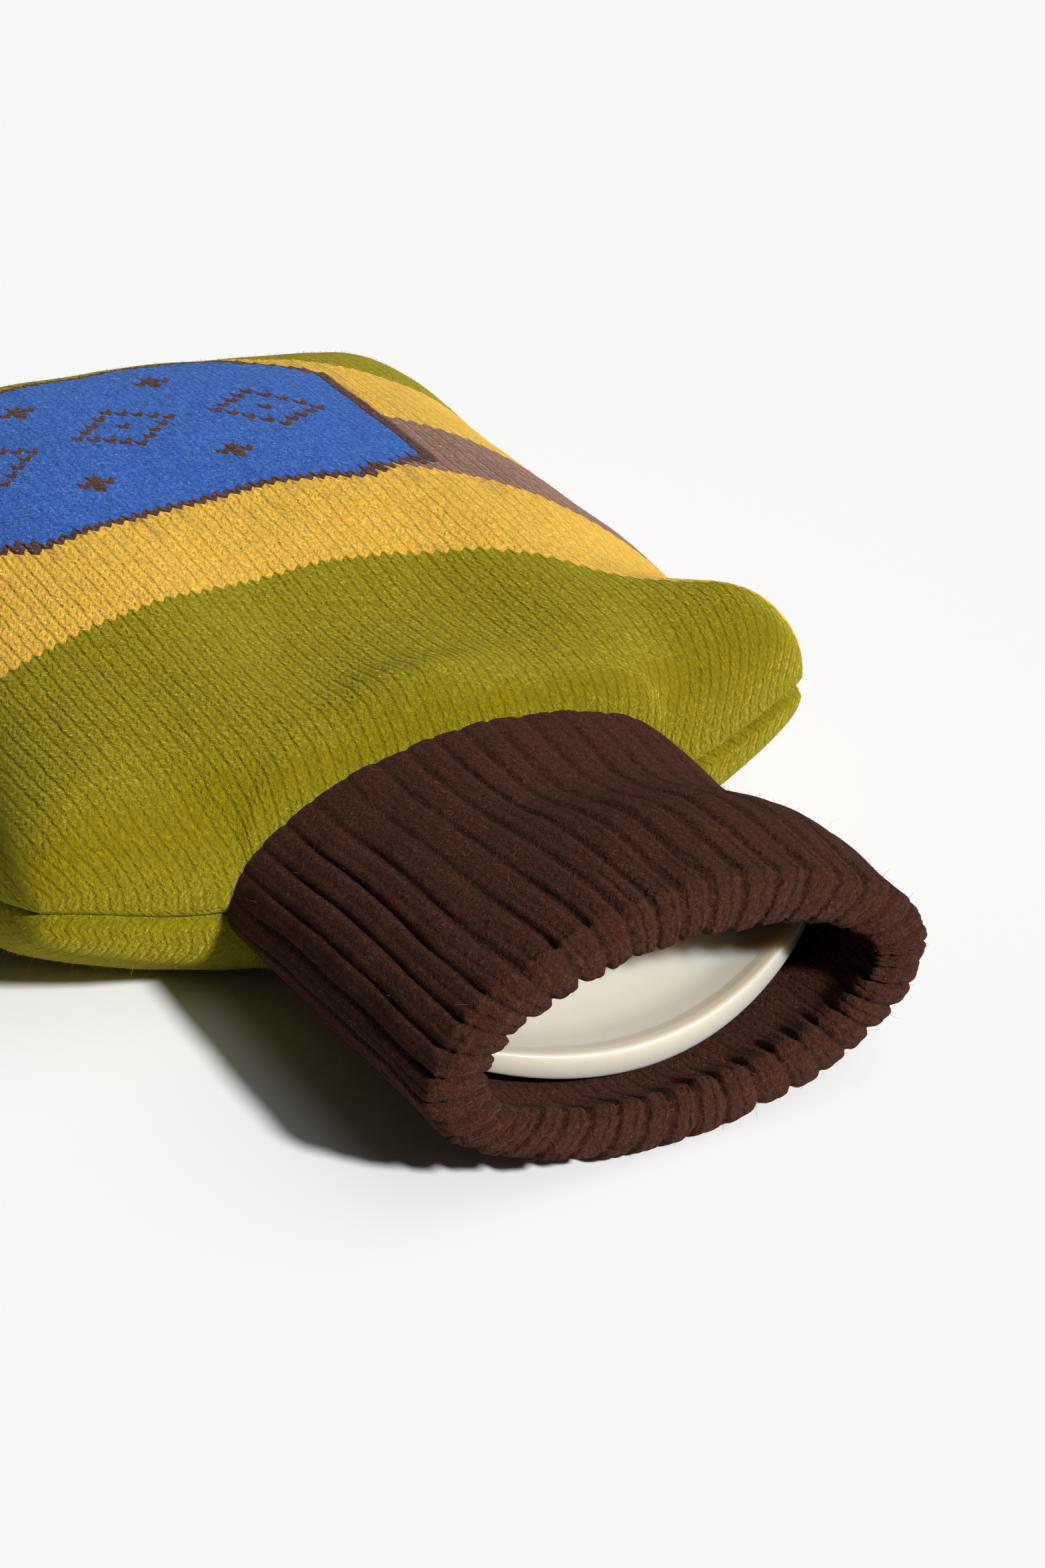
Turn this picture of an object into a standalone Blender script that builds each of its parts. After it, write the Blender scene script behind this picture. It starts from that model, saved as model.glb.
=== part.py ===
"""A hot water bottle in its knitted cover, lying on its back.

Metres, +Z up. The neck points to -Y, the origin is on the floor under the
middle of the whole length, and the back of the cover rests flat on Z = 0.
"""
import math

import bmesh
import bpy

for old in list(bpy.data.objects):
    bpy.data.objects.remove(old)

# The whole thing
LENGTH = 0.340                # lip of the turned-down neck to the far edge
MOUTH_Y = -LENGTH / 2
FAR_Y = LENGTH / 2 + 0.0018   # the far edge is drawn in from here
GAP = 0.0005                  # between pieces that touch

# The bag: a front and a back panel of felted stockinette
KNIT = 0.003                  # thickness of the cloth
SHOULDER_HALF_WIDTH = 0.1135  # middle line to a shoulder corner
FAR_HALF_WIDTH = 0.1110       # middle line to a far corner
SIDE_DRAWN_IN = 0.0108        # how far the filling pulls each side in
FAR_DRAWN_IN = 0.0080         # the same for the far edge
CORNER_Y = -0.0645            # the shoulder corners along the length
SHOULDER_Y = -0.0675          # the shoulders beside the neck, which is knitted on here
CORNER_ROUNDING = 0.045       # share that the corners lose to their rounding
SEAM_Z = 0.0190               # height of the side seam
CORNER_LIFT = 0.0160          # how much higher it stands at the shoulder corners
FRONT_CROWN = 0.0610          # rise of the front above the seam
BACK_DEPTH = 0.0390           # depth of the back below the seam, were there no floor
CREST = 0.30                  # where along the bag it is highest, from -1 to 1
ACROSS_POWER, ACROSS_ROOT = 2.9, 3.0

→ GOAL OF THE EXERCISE
Repeat the material above in full, keeping every word.

→ TASK ANSWER
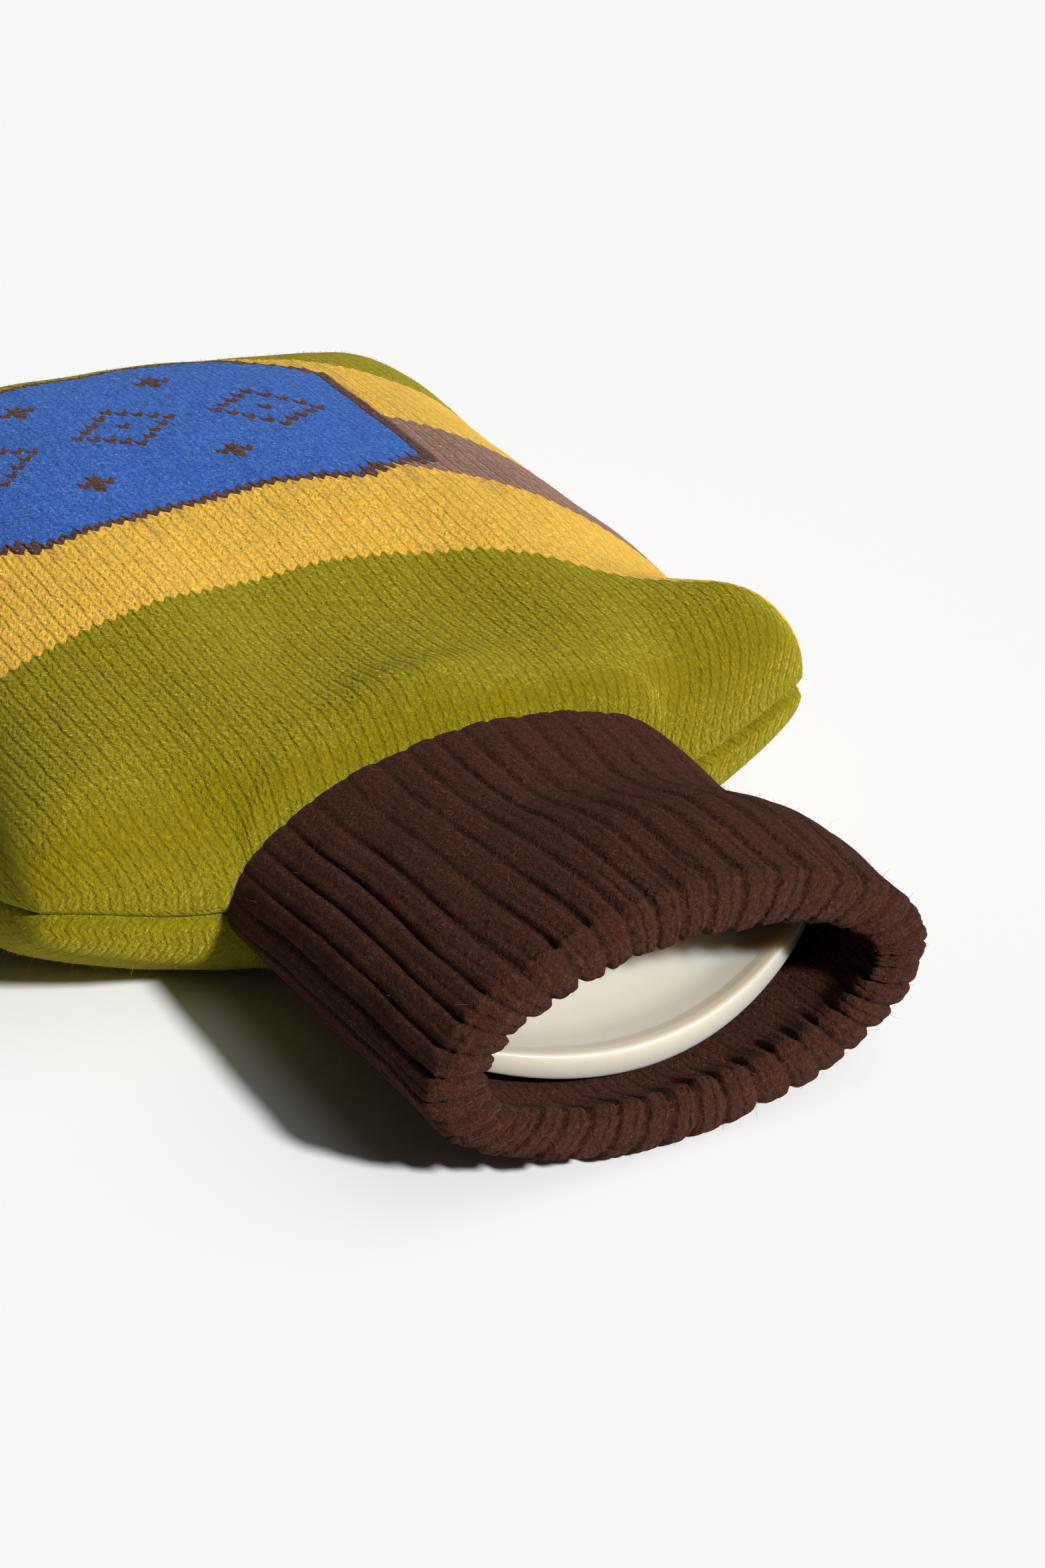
Turn this picture of an object into a standalone Blender script that builds each of its parts. After it, write the Blender scene script behind this picture. It starts from that model, saved as model.glb.
=== part.py ===
"""A hot water bottle in its knitted cover, lying on its back.

Metres, +Z up. The neck points to -Y, the origin is on the floor under the
middle of the whole length, and the back of the cover rests flat on Z = 0.
"""
import math

import bmesh
import bpy

for old in list(bpy.data.objects):
    bpy.data.objects.remove(old)

# The whole thing
LENGTH = 0.340                # lip of the turned-down neck to the far edge
MOUTH_Y = -LENGTH / 2
FAR_Y = LENGTH / 2 + 0.0018   # the far edge is drawn in from here
GAP = 0.0005                  # between pieces that touch

# The bag: a front and a back panel of felted stockinette
KNIT = 0.003                  # thickness of the cloth
SHOULDER_HALF_WIDTH = 0.1135  # middle line to a shoulder corner
FAR_HALF_WIDTH = 0.1110       # middle line to a far corner
SIDE_DRAWN_IN = 0.0108        # how far the filling pulls each side in
FAR_DRAWN_IN = 0.0080         # the same for the far edge
CORNER_Y = -0.0645            # the shoulder corners along the length
SHOULDER_Y = -0.0675          # the shoulders beside the neck, which is knitted on here
CORNER_ROUNDING = 0.045       # share that the corners lose to their rounding
SEAM_Z = 0.0190               # height of the side seam
CORNER_LIFT = 0.0160          # how much higher it stands at the shoulder corners
FRONT_CROWN = 0.0610          # rise of the front above the seam
BACK_DEPTH = 0.0390           # depth of the back below the seam, were there no floor
CREST = 0.30                  # where along the bag it is highest, from -1 to 1
ACROSS_POWER, ACROSS_ROOT = 2.9, 3.0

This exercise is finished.